I saw and talked with these two girls on an almost daily basis and they had such different approaches to their view of the world, one was suspicious of the flash, one really flashy. They were fascinating in their own ways and approaches. And like everyone else in the honors program, they were ambitious and very intelligent.
The only problem with getting into the Honors Program was that it was creating an insular college experience. I missed out on actual general education and on PE, on meeting people who were in a variety of degrees or thoughts. Obviously, I still met them because it was college and there were activities but the lion’s share of my classes was going to be 1) people trying to be pastors 2) people studying psychology or 3) people trying to graduate with honors. If there’s anyone who thinks that any of those three groups do a good job of representing humanity, I have a piece of real estate on another planet that I would like to sell them at incredible discount.
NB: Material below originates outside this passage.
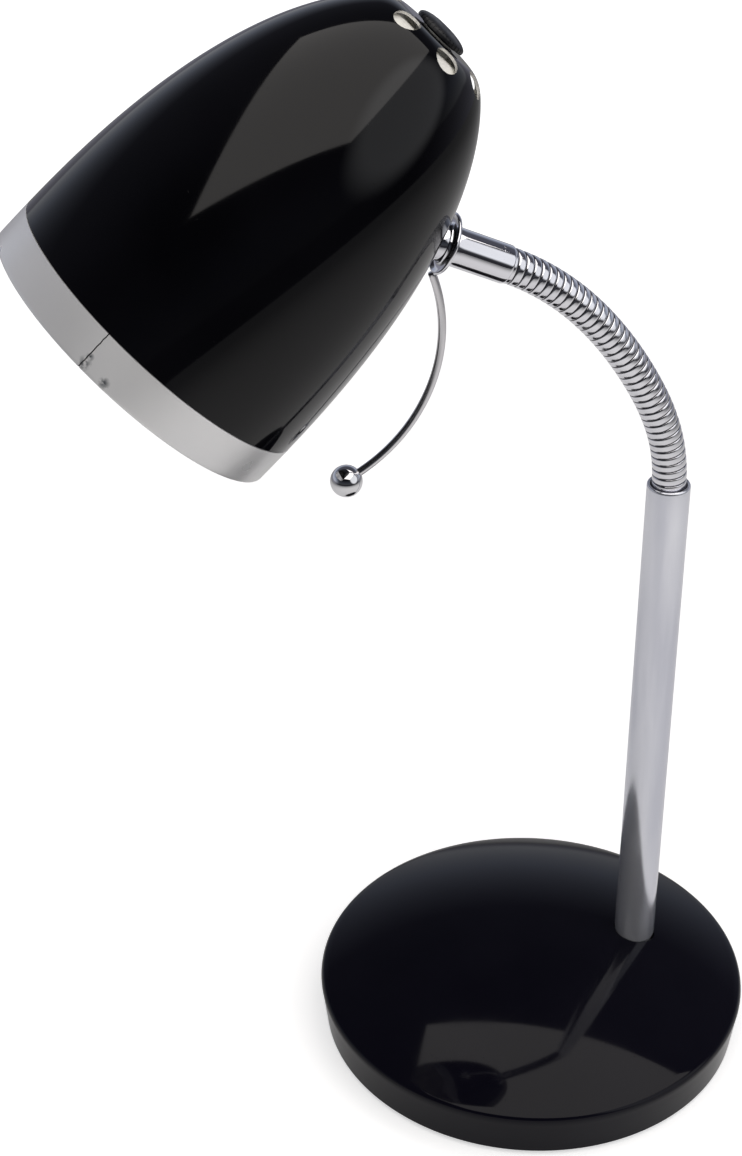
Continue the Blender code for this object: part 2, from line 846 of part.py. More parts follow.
turned(
    "heat_shield",
    [
        (bush_hole, -(SHIELD_DEPTH - SHIELD_THICKNESS)),
        (HOLDER_RADIUS, -(SHIELD_DEPTH - SHIELD_THICKNESS)),
        (SHIELD_RADIUS, -(SHIELD_DEPTH + 4 * SHIELD_THICKNESS)),
        (SHIELD_RADIUS, -(SHIELD_DEPTH + 5 * SHIELD_THICKNESS)),
        (HOLDER_RADIUS, -SHIELD_DEPTH),
        (bush_hole, -SHIELD_DEPTH),
    ],
    ROUND_MEDIUM,
    white_enamel,
    head_frame,
)
spindle_hole = SPINDLE_RADIUS + GAP
holder_low = HOLDER_TOP + HOLDER_LENGTH
shoulder = SHIELD_DEPTH + GAP
cap_top = CAP_DEPTH
socket_shell_outer = CAP_RADIUS + GAP + SOCKET_SHELL_WALL
seat_depth = cap_top - 3.2 * MM
bush_top = CROWN_NUT_HEIGHT + 0.2 * MM
turned(
    "holder_body",
    [
        (spindle_hole, bush_top),
        (BUSH_RADIUS, bush_top),
        (BUSH_RADIUS, -shoulder),
        (BUSH_RADIUS + 4.0 * MM, -shoulder),
        (HOLDER_RADIUS, -HOLDER_TOP),
        (HOLDER_RADIUS, -holder_low),
        (HOLDER_RADIUS - HOLDER_WALL, -holder_low),
        (HOLDER_RADIUS - HOLDER_WALL, -(seat_depth + 6.0 * MM)),
        (socket_shell_outer + 2 * GAP, -(seat_depth + 6.0 * MM)),
        (socket_shell_outer + 2 * GAP, -seat_depth),
        (spindle_hole, -seat_depth),
    ],
    ROUND_MEDIUM,
    holder_plastic,
    head_frame,
)
spacer_low = SHADE_WALL + GAP
turned(
    "crown_spacer",
    [
        (bush_hole, -(SHIELD_DEPTH - SHIELD_THICKNESS - GAP)),
        (bush_hole, -spacer_low),
        (CROWN_NUT_RADIUS, -spacer_low),
        (CROWN_NUT_RADIUS, -(SHIELD_DEPTH - SHIELD_THICKNESS - GAP)),
    ],
    ROUND_SMALL,
    holder_plastic,
    head_frame,
)
ring_top = holder_low - HOLDER_RING_HEIGHT - 4.0 * MM
turned(
    "holder_ring",
    [
        (HOLDER_RADIUS + GAP, -ring_top),
        (HOLDER_RING_RADIUS - 1.5 * MM, -ring_top),
        (HOLDER_RING_RADIUS, -(ring_top + 1.5 * MM)),
        (HOLDER_RING_RADIUS, -(ring_top + HOLDER_RING_HEIGHT)),
        (HOLDER_RADIUS + GAP, -(ring_top + HOLDER_RING_HEIGHT)),
    ],
    ROUND_MEDIUM,
    holder_plastic,
    head_frame,
)
crown_nut_low = GAP
turned(
    "crown_nut",
    [
        (bush_hole, crown_nut_low),
        (CROWN_NUT_RADIUS, crown_nut_low),
        (CROWN_NUT_RADIUS, CROWN_NUT_HEIGHT),
        (bush_hole, CROWN_NUT_HEIGHT),
    ],
    ROUND_SMALL,
    zinc_steel,
    head_frame,
)
shell_low_depth = cap_top + CAP_LENGTH - 4.0 * MM
turned(
    "contact_shell",
    [
        (CAP_RADIUS + GAP, -(seat_depth + GAP)),
        (socket_shell_outer, -(seat_depth + GAP)),
        (socket_shell_outer, -shell_low_depth),
        (CAP_RADIUS + GAP, -shell_low_depth),
    ],
    ROUND_SMALL,
    brass,
    head_frame,
)
turned(
    "contact_centre",
    [
        (0.0, -(cap_top - GAP)),
        (2.2 * MM, -(cap_top - GAP)),
        (3.6 * MM, -(seat_depth + 1.0 * MM)),
        (3.6 * MM, -(seat_depth + GAP)),
        (0.0, -(seat_depth + GAP)),
    ],
    12,
    brass,
    head_frame,
)
knob_low = KNOB_STANDOFF
knob_top = knob_low + KNOB_HEIGHT
spindle_top = knob_top - 1.0 * MM
turned(
    "switch_spindle",
    [
        (0.0, -(seat_depth - 3.0 * MM)),
        (SPINDLE_RADIUS, -(seat_depth - 3.0 * MM)),
        (SPINDLE_RADIUS, spindle_top),
        (0.0, spindle_top),
    ],
    12,
    brass,
    head_frame,
)
knob_bore = SPINDLE_RADIUS + GAP
nut_room = CROWN_NUT_RADIUS + 2 * GAP
nut_room_top = bush_top + GAP
turned(
    "switch_knob",
    [
        (knob_bore, nut_room_top),
        (nut_room, nut_room_top),
        (nut_room, knob_low),
        (KNOB_RADIUS, knob_low),
        (KNOB_RADIUS, knob_low + 0.45 * KNOB_HEIGHT),
        (0.86 * KNOB_RADIUS, knob_low + 0.75 * KNOB_HEIGHT),
        (0.55 * KNOB_RADIUS, knob_low + 0.94 * KNOB_HEIGHT),
        (0.0, knob_top),
        (0.0, spindle_top + GAP),
        (knob_bore, spindle_top + GAP),
    ],
    2 * KNOB_RIBS,
    knob_plastic,
    head_frame,
)
cap_low = cap_top + CAP_LENGTH
turned(
    "bulb_cap",
    [
        (0.0, -cap_top),
        (0.5 * CAP_RADIUS, -cap_top),
        (CAP_RADIUS, -(cap_top + 3.0 * MM)),
        (CAP_RADIUS, -(cap_low - 1.0 * MM)),
        (CAP_RADIUS + 0.8 * MM, -cap_low),
        (CAP_RADIUS - CAP_WALL, -cap_low),
        (CAP_RADIUS - CAP_WALL, -(cap_top + 3.0 * MM)),
        (0.5 * CAP_RADIUS, -(cap_top + CAP_WALL)),
        (0.0, -(cap_top + CAP_WALL)),
    ],
    ROUND_SMALL,
    zinc_steel,
    head_frame,
)
glass_top = cap_low + GAP
ball_centre = glass_top + BULB_LENGTH - BULB_RADIUS
neck_radius = CAP_RADIUS + 0.8 * MM
glass_outside = [(neck_radius, -glass_top), (neck_radius, -(glass_top + 3.0 * MM))]
for k in range(9):
    angle = math.radians(40 + 140 * k / 8)
    radius = BULB_RADIUS * math.sin(angle)
    glass_outside.append((radius if k < 8 else 0.0, -(ball_centre - BULB_RADIUS * math.cos(angle))))
glass_inside = offset_inwards(glass_outside, BULB_WALL)
glass_inside[0] = (neck_radius - BULB_WALL, -glass_top)
glass_inside[-1] = (0.0, -(ball_centre + BULB_RADIUS - BULB_WALL))
glass = glass_outside[::-1] + glass_inside
turned("bulb_glass", glass, ROUND_MEDIUM, bulb_opal, head_frame)


# Handle: a bent rod from the collar's lower edge, with a ball on its end --------------------

neck_out = ferrule_way.cross(Vector((0, 1, 0))) * -1
collar_edge = joint + ferrule_way * (collar_low + COLLAR_FLANGE / 2 + 0.35 * MM) - neck_out * COLLAR_RADIUS
lean = math.radians(HANDLE_LEAN)
way = Vector((math.sin(lean), 0.0, -math.cos(lean)))
start = collar_edge + way * (GAP + 0.6 * MM)
bend_start = start + way * HANDLE_DROP
inward = Vector((-way.z, 0.0, way.x)) * -1
bend_centre = bend_start + inward * HANDLE_BEND_RADIUS
rod_points = [start, bend_start]
bend_steps = 10
for k in range(1, bend_steps + 1):
    turn = math.radians(HANDLE_BEND) * k / bend_steps
    offset = -inward * math.cos(turn) + way * math.sin(turn)
    rod_points.append(bend_centre + offset * HANDLE_BEND_RADIUS)
turn = math.radians(HANDLE_BEND)
tail_way = way * math.cos(turn) + inward * math.sin(turn)
ball_middle = rod_points[-1] + tail_way * HANDLE_TAIL
socket_floor = BALL_RADIUS - BALL_SOCKET_DEPTH
rod_points.append(ball_middle - tail_way * (socket_floor + GAP))
from_pivot = neck_frame(turned_by, joint).inverted()
wire("handle_rod", rod_points, HANDLE_RADIUS, chrome, head_pivot, from_pivot)

ball_bore = HANDLE_RADIUS + GAP
ball_profile = [(0.0, socket_floor), (ball_bore, socket_floor)]
first_angle = math.asin(ball_bore / BALL_RADIUS)
ball_steps = 8
for k in range(ball_steps + 1):
    angle = first_angle + (math.pi - first_angle) * k / ball_steps
    radius = BALL_RADIUS * math.sin(angle) if k < ball_steps else 0.0
    ball_profile.append((radius, BALL_RADIUS * math.cos(angle)))
ball_world = frame(tail_way.cross(Vector((0, 1, 0))), (0, 1, 0), tail_way * -1, ball_middle)
turned("handle_ball", ball_profile, ROUND_SMALL, chrome, head_pivot, from_pivot @ ball_world)
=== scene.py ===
import json
import math

import bpy
from mathutils import Matrix, Vector


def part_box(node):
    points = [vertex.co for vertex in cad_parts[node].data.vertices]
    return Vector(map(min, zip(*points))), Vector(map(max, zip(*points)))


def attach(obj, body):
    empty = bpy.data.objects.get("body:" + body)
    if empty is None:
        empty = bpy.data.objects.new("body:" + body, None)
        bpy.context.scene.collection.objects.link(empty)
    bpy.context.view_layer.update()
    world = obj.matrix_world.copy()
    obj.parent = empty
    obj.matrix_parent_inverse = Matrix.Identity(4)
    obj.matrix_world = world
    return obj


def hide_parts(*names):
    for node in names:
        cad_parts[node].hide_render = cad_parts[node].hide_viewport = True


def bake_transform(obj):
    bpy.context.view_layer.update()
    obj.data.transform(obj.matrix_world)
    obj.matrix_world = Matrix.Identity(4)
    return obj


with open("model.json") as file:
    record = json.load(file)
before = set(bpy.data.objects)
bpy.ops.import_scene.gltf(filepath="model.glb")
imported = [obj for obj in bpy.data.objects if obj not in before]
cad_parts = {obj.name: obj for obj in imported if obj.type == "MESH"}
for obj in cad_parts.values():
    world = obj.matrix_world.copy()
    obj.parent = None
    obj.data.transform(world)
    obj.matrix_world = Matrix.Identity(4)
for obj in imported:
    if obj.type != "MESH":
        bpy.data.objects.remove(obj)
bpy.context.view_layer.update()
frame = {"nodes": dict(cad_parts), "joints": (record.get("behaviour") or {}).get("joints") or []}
MM = 0.001
joints = {joint["name"]: joint for joint in frame["joints"]}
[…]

All of this could possibly be relieved had I lived in one of the two main men’s dorms, Grainger or Newton. These dorms were a stone’s throw, a moment away from the cafeteria, the classrooms, the student center, life as we knew it. But somehow I had been encouraged to apply to go into Nichol. Nichol was a dorm that was 200 yards and up an 80 yard hill from everything else on campus. The nearest building was a good 10 minute walk and getting to campus proper was 15 minutes. It was a very quiet dorm on the back lot of campus. This isolation and this approach that I “had arrived” shortly after I had actually arrived was helping me miss interacting with reality at a time where I was actually thinking about it. I was trying to figure out humanity but having contact with a very limited type of people. Well, at least I was a psychology major that should teach me everything I need to know about humans.